# No more hauling for me



## Nicnivin (May 20, 2009)

So I spent way too much money in the last few days. lol I must resist the urge to go to the mall any time soon. Anyway I picked up a a few SW items today and my Rose is a Rose Quad from Nordies along with a few other things yesterday...







I got all 5 e/s
Refined Golden bronzing powder
Gold Rebel lipglass
Cultureclash lipglass (CCO)
Crystal Rose (CCO)
RR Quad from Nordies
MSF Glissade (ebay)
Gold Stroke piggy (CCO)
Vis-a-Violet piggy (CCO)
MSF Perfect Topping (wanted an extra)


----------



## sassyclassy (May 20, 2009)

I'm so jealous! That looks awesome. No more hauling? I hope you can resist yourself for the upcoming collections...like Naked Honey, haha. Good luck!!


----------



## TISH1124 (May 20, 2009)

Great Haul!!! Enjoy!


----------



## hawaii02 (May 20, 2009)

Have fun with all your new goodies!


----------



## Nicnivin (May 20, 2009)

Quote:

   Originally Posted by *sassyclassy* 

 
_I'm so jealous! That looks awesome. No more hauling? I hope you can resist yourself for the upcoming collections...like Naked Honey, haha. Good luck!!_

 
Ok sooooo... maybe a little hauling, but not in the next two weeks at least.


----------



## n_c (May 20, 2009)

Awesome haul!


----------



## minnie_moo (May 20, 2009)

Oooh, fantastic haul!


----------



## frocher (May 20, 2009)

Way to haul!


----------



## ClaireAvril (May 20, 2009)

mm very nice


----------



## YSLaddict4 (May 20, 2009)

How'd you get Glissade?? At the CCO?


----------



## CLAIRENDELLE (May 20, 2009)

wow, I can't wait to get my turn. Thanks for sharing.


----------



## Nicnivin (May 20, 2009)

Quote:

   Originally Posted by *YSLaddict4* 

 
_How'd you get Glissade?? At the CCO?_

 
It was a ebay purchase that showed up in the mail this morning. The CCO by me sucks.


----------



## GlamQueen21 (May 20, 2009)

Nice haul! The no hauling thing can be really hard to resist! I'm doing the same after I purchase the Rose Is A Rose Quad, Mutiny and Circa Plum pigments as well as some Style Warriors since I spent too much money on MAC.


----------



## jojo_makeuplvr (May 21, 2009)

Nice haul. Enjoy your goodies!


----------



## Holy Rapture (May 21, 2009)

Great haul!

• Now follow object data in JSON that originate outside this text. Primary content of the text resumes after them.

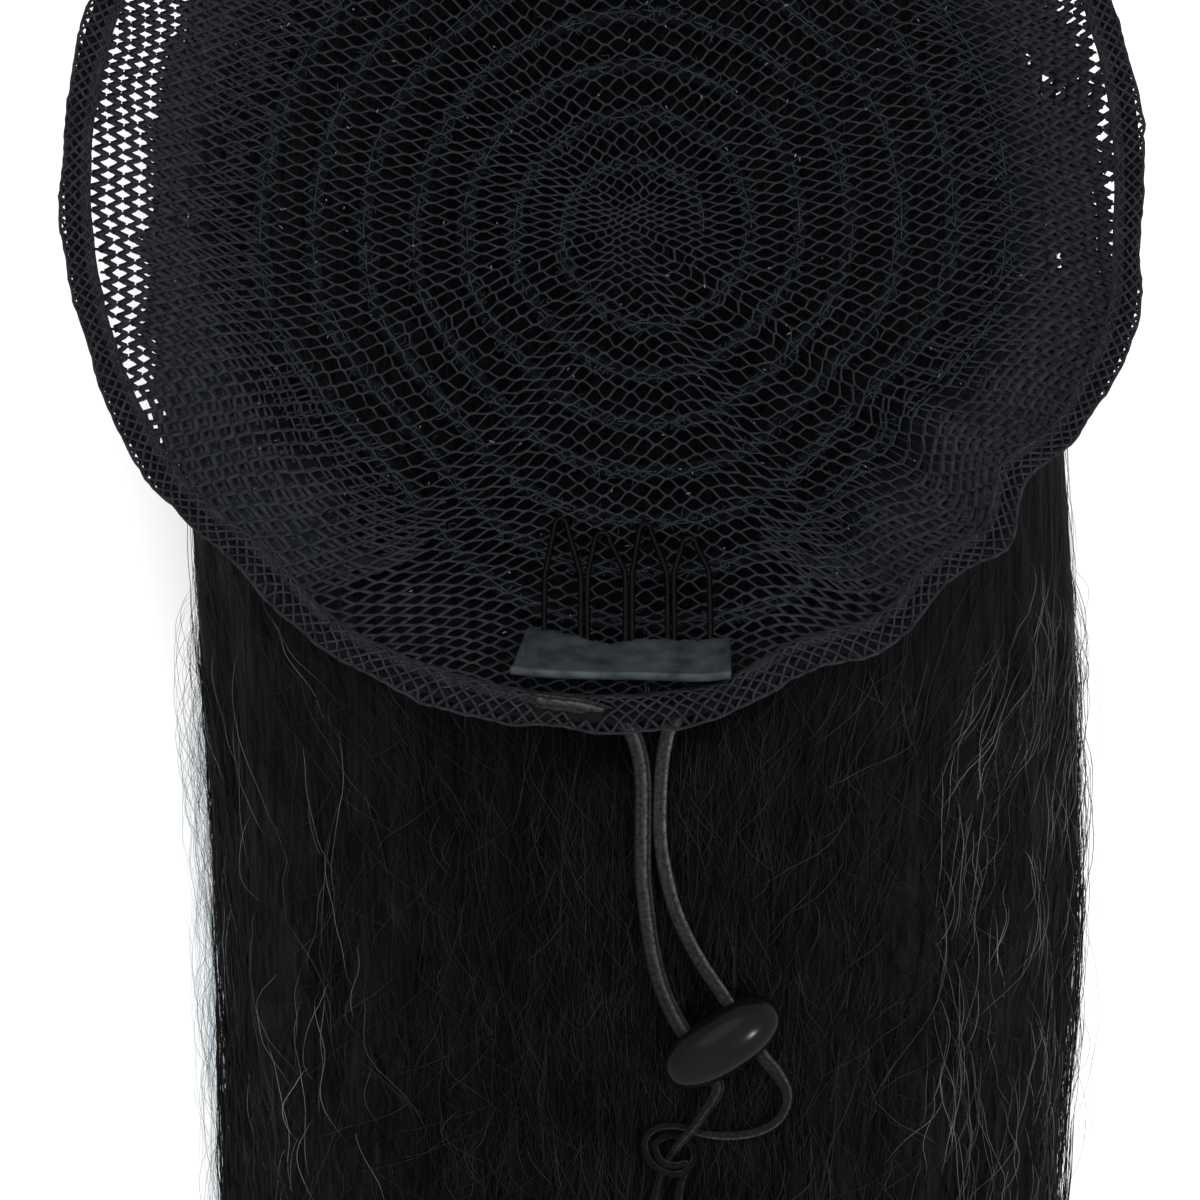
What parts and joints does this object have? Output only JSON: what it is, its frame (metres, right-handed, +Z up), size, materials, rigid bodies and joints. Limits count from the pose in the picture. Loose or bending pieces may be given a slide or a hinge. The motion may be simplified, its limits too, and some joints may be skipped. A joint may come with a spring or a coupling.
{
  "type": "drawstring ponytail hairpiece",
  "caption": "Clip-in ponytail of straight dark hair on a round net cap, with an elastic drawstring, a bean shaped cord stop and a wire comb sewn inside, lying with its opening upwards.",
  "frame": {"origin": "Under the middle of the box of the piece without its free cords, on the surface that the hair lies on", "axes": "+Z up, out of the cap's opening; +Y from the hair's tips towards the cap; +X to the right, seen from above with the cap at the top"},
  "size_m": [0.1472, 0.448, 0.0607],
  "materials": {
    "net_thread": "matt knotted net thread",
    "elastic_cord": "matt ribbed elastic",
    "black_plastic": "glossy moulded",
    "comb_wire": "black lacquered wire",
    "felt_tape": "matt felt",
    "weft_thread": "matt machine sewn weft",
    "hair_fibre": "kinky straight fibre with a low sheen"
  },
  "bodies": {
    "root": {"cap_net": "net_thread", "rim_casing": "net_thread", "drawstring_rim": "elastic_cord", "drawstring_left": "elastic_cord", "drawstring_right": "elastic_cord", "cord_tail_left": "elastic_cord", "cord_tail_right": "elastic_cord", "cord_knot": "elastic_cord", "toggle": "black_plastic", "comb": "comb_wire", "comb_tape": "felt_tape", "weft_track": "weft_thread", "hair": "hair_fibre"}
  },
  "joints": []
}
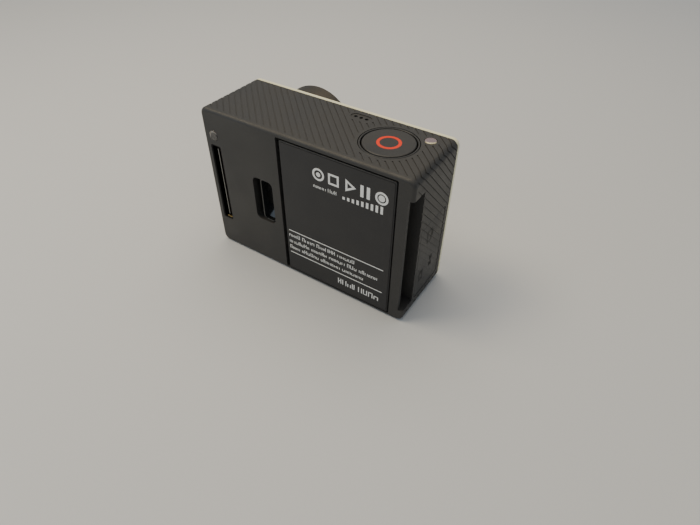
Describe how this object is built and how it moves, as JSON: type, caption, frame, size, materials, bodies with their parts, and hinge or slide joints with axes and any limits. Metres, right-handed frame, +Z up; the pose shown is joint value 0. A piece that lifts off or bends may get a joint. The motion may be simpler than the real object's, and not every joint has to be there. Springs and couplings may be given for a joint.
{
  "type": "action camera",
  "caption": "Small box action camera standing on its base, round wide-angle lens at the front, big shutter key on top, battery door at the rear.",
  "frame": {"origin": "middle of the flat base, under the middle of the case's depth (lens barrel not counted)", "axes": "+X along the width, towards the accessory port side; -Y out of the lens, so +Y is the rear with the battery door; +Z up"},
  "size_m": [0.059, 0.0302, 0.0411],
  "materials": {
    "case_plastic": "fine matte, warm dark grey",
    "front_silver": "satin silver",
    "door_plastic": "fine matte",
    "label_print": "semi-gloss printed film",
    "lens_black": "satin black",
    "trim_ring": "gloss dark",
    "optics": "coated",
    "filter_glass": "coated",
    "button_plastic": "fine matte",
    "bezel_dark": "gloss",
    "record_red": "satin red",
    "steel": "plated",
    "screw_steel": "black zinc",
    "board_green": "solder mask",
    "chip_black": "moulded epoxy",
    "sensor_ceramic": "package",
    "flex_amber": "polyimide",
    "plate_aluminium": "stamped",
    "pad_grey": "soft gap filler",
    "window_clear": "smoked clear",
    "lcd_glass": "reflective display",
    "light_milky": "milky clear",
    "foam_black": "sounder body",
    "battery_wrap": "wrapped cell",
    "contact_gold": "gold plated",
    "contact_block": "moulded",
    "card_black": "moulded",
    "print_white": "screen-printed ink",
    "pull_tab": "thin film",
    "latch_gloss": "high gloss"
  },
  "bodies": {
    "camera_body": {"rear_case": "case_plastic", "front_cover": "front_silver", "lens_housing": "lens_black", "lens_trim_ring": "trim_ring", "lens_baffle": "lens_black", "lens_front_element": "optics", "lens_cell": "lens_black", "lens_inner_elements": "optics", "aperture_stop": "lens_black", "lens_holder": "lens_black", "lens_holder_screws": "screw_steel", "ir_filter": "filter_glass", "image_sensor": "sensor_ceramic", "sensor_board": "board_green", "sensor_flex": "flex_amber", "chassis_plate": "plate_aluminium", "chassis_screws": "screw_steel", "main_board": "board_green", "processor": "chip_black", "shield_can": "steel", "thermal_pad": "pad_grey", "lcd_window": "window_clear", "lcd_module": "lcd_glass", "lcd_flex": "flex_amber", "power_switch": "steel", "shutter_bezel": "bezel_dark", "shutter_switch": "steel", "button_board": "board_green", "top_light_guide": "light_milky", "rear_light_guide": "light_milky", "front_light_guides": "light_milky", "front_light_board": "board_green", "light_chips": "light_milky", "wifi_switch": "steel", "buzzer": "foam_black", "microphone": "steel", "battery_spring_contacts": "contact_block", "hdmi_socket": "steel", "usb_socket": "steel", "memory_card_slot": "steel", "expansion_connector": "steel", "expansion_contacts": "contact_gold", "latch_cup": "latch_gloss"},
    "shutter_key": {"shutter_button": "button_plastic", "shutter_ring": "record_red", "shutter_plunger": "chip_black"},
    "power_key": {"power_button": "button_plastic", "power_button_ring": "record_red", "power_plunger": "chip_black"},
    "wireless_key": {"wifi_button": "button_plastic", "wifi_plunger": "chip_black"},
    "rear_door": {"battery_door": "door_plastic", "battery_door_label": "label_print", "battery_door_hooks": "door_plastic"},
    "battery_pack": {"battery": "battery_wrap", "battery_contact_pads": "contact_gold", "battery_pull_tab": "pull_tab"},
    "port_door": {"side_door": "door_plastic"},
    "card": {"memory_card": "card_black"}
  },
  "joints": [
    {"name": "shutter_press", "type": "slide", "parent": "camera_body", "child": "shutter_key", "axis": [0, 0, -1], "range_m": [0, 0.00035], "stiffness_N_per_m": 500, "springref_m": -0.002},
    {"name": "power_press", "type": "slide", "parent": "camera_body", "child": "power_key", "axis": [0, 1, 0], "range_m": [0, 0.0003], "stiffness_N_per_m": 500, "springref_m": -0.002},
    {"name": "wireless_press", "type": "slide", "parent": "camera_body", "child": "wireless_key", "axis": [-1, 0, 0], "range_m": [0, 0.0003], "stiffness_N_per_m": 500, "springref_m": -0.002},
    {"name": "battery_pull", "type": "slide", "parent": "camera_body", "child": "battery_pack", "axis": [0, 1, 0], "range_m": [0, 0.016]},
    {"name": "rear_door_lift", "type": "slide", "parent": "camera_body", "child": "rear_door", "axis": [0, 1, 0], "range_m": [0, 0.032], "deforming": ["battery_door_hooks"]},
    {"name": "side_door_pull", "type": "slide", "parent": "camera_body", "child": "port_door", "axis": [-1, 0, 0], "range_m": [0, 0.024]},
    {"name": "card_eject", "type": "slide", "parent": "camera_body", "child": "card", "axis": [-1, 0, 0], "range_m": [0, 0.006]}
  ],
  "couplings": [
    {"joint": "rear_door_lift", "follows": "battery_pull", "ratio": 2},
    {"joint": "card_eject", "follows": "side_door_pull", "ratio": 0.25}
  ]
}
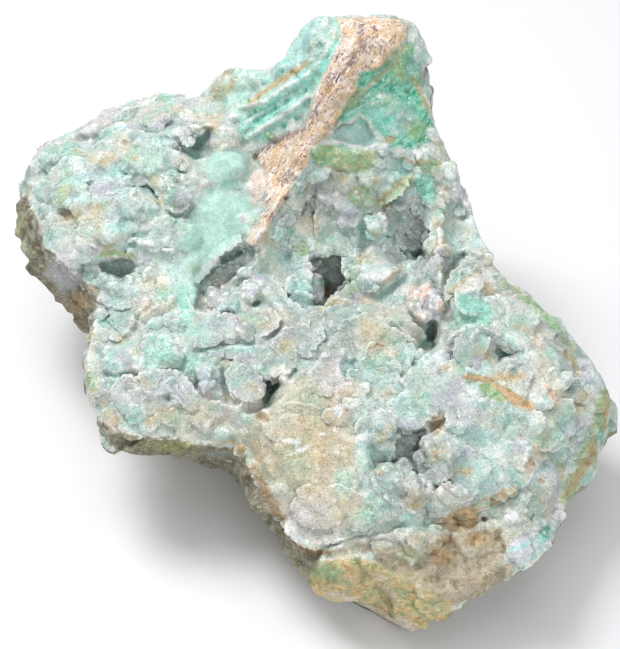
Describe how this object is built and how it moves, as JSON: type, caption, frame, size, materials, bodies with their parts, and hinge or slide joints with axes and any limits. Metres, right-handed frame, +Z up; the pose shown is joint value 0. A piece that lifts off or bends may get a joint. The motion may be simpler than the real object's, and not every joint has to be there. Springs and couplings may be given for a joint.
{
  "type": "mineral specimen",
  "caption": "Hand specimen of drusy blue-green garnierite crust on green-brown matrix, resting on a flat broken foot.",
  "frame": {"origin": "on the ground plane under the middle of the stone's box", "axes": "+Z up, +X along the stone's longest side, -Y the side that the crust leans towards"},
  "size_m": [0.1376, 0.1294, 0.0785],
  "materials": {
    "crust": "sparkling druse over waxy blue-green crust, rough brown-green matrix below"
  },
  "bodies": {
    "root": {"specimen": "crust"}
  },
  "joints": []
}
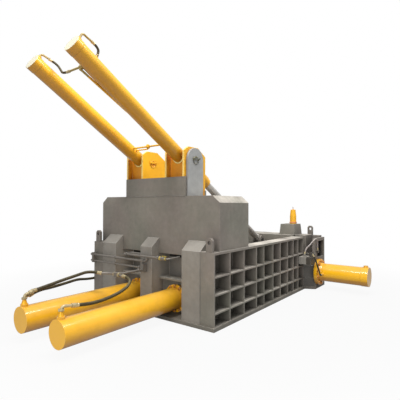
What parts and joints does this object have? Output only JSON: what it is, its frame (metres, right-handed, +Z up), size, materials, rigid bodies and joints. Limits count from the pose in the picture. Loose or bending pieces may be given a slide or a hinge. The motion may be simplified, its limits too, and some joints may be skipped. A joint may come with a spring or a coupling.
{
  "type": "horizontal recycling baler",
  "caption": "Ribbed press box with main rams, a hinged press lid worked by long trunnion-mounted cylinders over a tower, a side ram and a lifting bale gate.",
  "frame": {"origin": "on the floor, in the middle of the press box's length and width", "axes": "+X from the end with the main cylinders towards the bale channel, +Y towards the bale outlet, +Z up"},
  "size_m": [5.465, 3.757, 3.6477],
  "materials": {
    "body_paint": "satin warm grey paint",
    "pale_paint": "satin pale grey paint",
    "yellow_paint": "semi-gloss golden yellow paint",
    "orange_bolts": "orange-brown painted bolt heads",
    "dark_steel": "dark machined steel",
    "rod_chrome": "ground and plated rod",
    "worn_steel": "steel worn by the bale",
    "pipe_steel": "dull drawn tube and fittings",
    "hose_rubber": "dark dusty hose cover"
  },
  "bodies": {
    "root": {"base_frame": "body_paint", "chamber_floor": "worn_steel", "right_side_wall": "body_paint", "left_side_wall": "body_paint", "end_posts": "body_paint", "bulkhead": "body_paint", "cylinder_seats": "body_paint", "lift_lugs": "pale_paint", "tower": "body_paint", "trunnion_shield": "body_paint", "trunnion_lugs": "pale_paint", "bracket_plates": "yellow_paint", "trunnion_keepers": "dark_steel", "hinge_beam": "body_paint", "hinge_pin": "dark_steel", "right_main_barrel": "yellow_paint", "left_main_barrel": "yellow_paint", "main_glands": "dark_steel", "main_bolts": "orange_bolts", "side_frame": "body_paint", "gusset": "body_paint", "side_barrel": "yellow_paint", "side_gland": "dark_steel", "side_bolts": "orange_bolts", "end_wall": "body_paint", "channel_cover": "body_paint", "gate_frame": "body_paint", "gate_barrel": "yellow_paint", "lock_mount": "body_paint", "lock_barrel": "yellow_paint", "end_pipes": "pipe_steel", "cap_fittings": "pipe_steel", "valve_block": "pipe_steel", "left_cap_hose": "hose_rubber", "right_cap_hose": "hose_rubber", "wall_hose": "hose_rubber", "arch_hose": "hose_rubber", "drop_hose": "hose_rubber"},
    "lid": {"lid_panel": "body_paint", "lid_lugs": "body_paint", "rod_pins": "dark_steel"},
    "lid_rods": {"right_lid_rod": "rod_chrome", "left_lid_rod": "rod_chrome"},
    "lid_cylinders": {"right_lid_barrel": "yellow_paint", "left_lid_barrel": "yellow_paint", "lid_glands": "yellow_paint", "right_trunnion_saddle": "yellow_paint", "left_trunnion_saddle": "yellow_paint", "lid_pipes": "pipe_steel", "left_lid_hose": "hose_rubber", "right_lid_hose": "hose_rubber"},
    "main_ram": {"pusher": "worn_steel", "right_main_rod": "rod_chrome", "left_main_rod": "rod_chrome"},
    "side_ram": {"side_ram": "worn_steel", "side_rod": "rod_chrome"},
    "gate": {"gate": "body_paint", "gate_rod": "rod_chrome"},
    "lock_wedge": {"lock_wedge": "worn_steel"},
    "lid_bolt": {"lid_bolt": "worn_steel"}
  },
  "joints": [
    {"name": "lid_hinge", "type": "hinge", "parent": "root", "child": "lid", "pos_m": [-0.68342, 0, 0.95], "axis": [0, -1, 0], "range_deg": [0, 70]},
    {"name": "lid_cylinder_swing", "type": "hinge", "parent": "root", "child": "lid_cylinders", "pos_m": [-1.485, 0, 2.341], "axis": [0, -1, 0], "range_deg": [0, 35]},
    {"name": "lid_rod_swing", "type": "hinge", "parent": "lid", "child": "lid_rods", "pos_m": [0.922, 0, 0.956], "axis": [0, -1, 0], "range_deg": [-35, 0]},
    {"name": "main_ram_slide", "type": "slide", "parent": "root", "child": "main_ram", "axis": [1, 0, 0], "range_m": [0, 1.56]},
    {"name": "side_ram_slide", "type": "slide", "parent": "root", "child": "side_ram", "axis": [0, 1, 0], "range_m": [0, 0.64]},
    {"name": "gate_lift", "type": "slide", "parent": "root", "child": "gate", "axis": [0, 0, 1], "range_m": [0, 0.56]},
    {"name": "lock_wedge_slide", "type": "slide", "parent": "root", "child": "lock_wedge", "axis": [0, 0, 1], "range_m": [-0.08, 0]},
    {"name": "lid_bolt_slide", "type": "slide", "parent": "root", "child": "lid_bolt", "axis": [-1, 0, 0], "range_m": [0, 0.08]}
  ],
  "couplings": [
    {"joint": "lid_cylinder_swing", "follows": "lid_hinge", "ratio": 0.5},
    {"joint": "lid_rod_swing", "follows": "lid_hinge", "ratio": -0.5},
    {"joint": "lid_bolt_slide", "follows": "lock_wedge_slide", "ratio": -1}
  ]
}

Enjoy ...


----------



## orkira (May 21, 2009)

Beautiful haul.  I wish I had a Nordstrom nearby.  I so want that quad.  Are the eyeshadows in it glued down?  or are they magnetic?


----------



## sweets4 (May 23, 2009)

what do you think of the quad?! im over in the UK and ive been drooling over it, especially as contrast was already at the top of my wishlist!
wonderful haul by the way
i love the refined golden bronzer!


----------



## nunu (May 23, 2009)

Enjoy


----------



## gildedangel (May 23, 2009)

Great haul! Enjoy your new makeup!


----------



## meker (May 23, 2009)

oh lovely haul. the perfect topping msf looks good.thinking i should get one!


----------



## Mindy! (May 23, 2009)

So jealous! Enjoy!


----------



## Nicnivin (May 24, 2009)

Quote:

   Originally Posted by *sweets4* 

 
_what do you think of the quad?! im over in the UK and ive been drooling over it, especially as contrast was already at the top of my wishlist!
wonderful haul by the way
i love the refined golden bronzer!_

 
I am loving the quad! The colors look awesome together, I have gotten many compliments on my eyes every time I wear them.


----------



## Nicnivin (May 24, 2009)

Quote:

   Originally Posted by *meker* 

 
_oh lovely haul. the perfect topping msf looks good.thinking i should get one!_

 
You should before they are gone, it is beautiful and highlights perfectly.


----------



## candaces (May 24, 2009)

nice! enjoy!


----------



## brianjenny17 (May 26, 2009)

pretty haul!


----------



## Susanne (May 26, 2009)

Great haul!! Enjoy!!


----------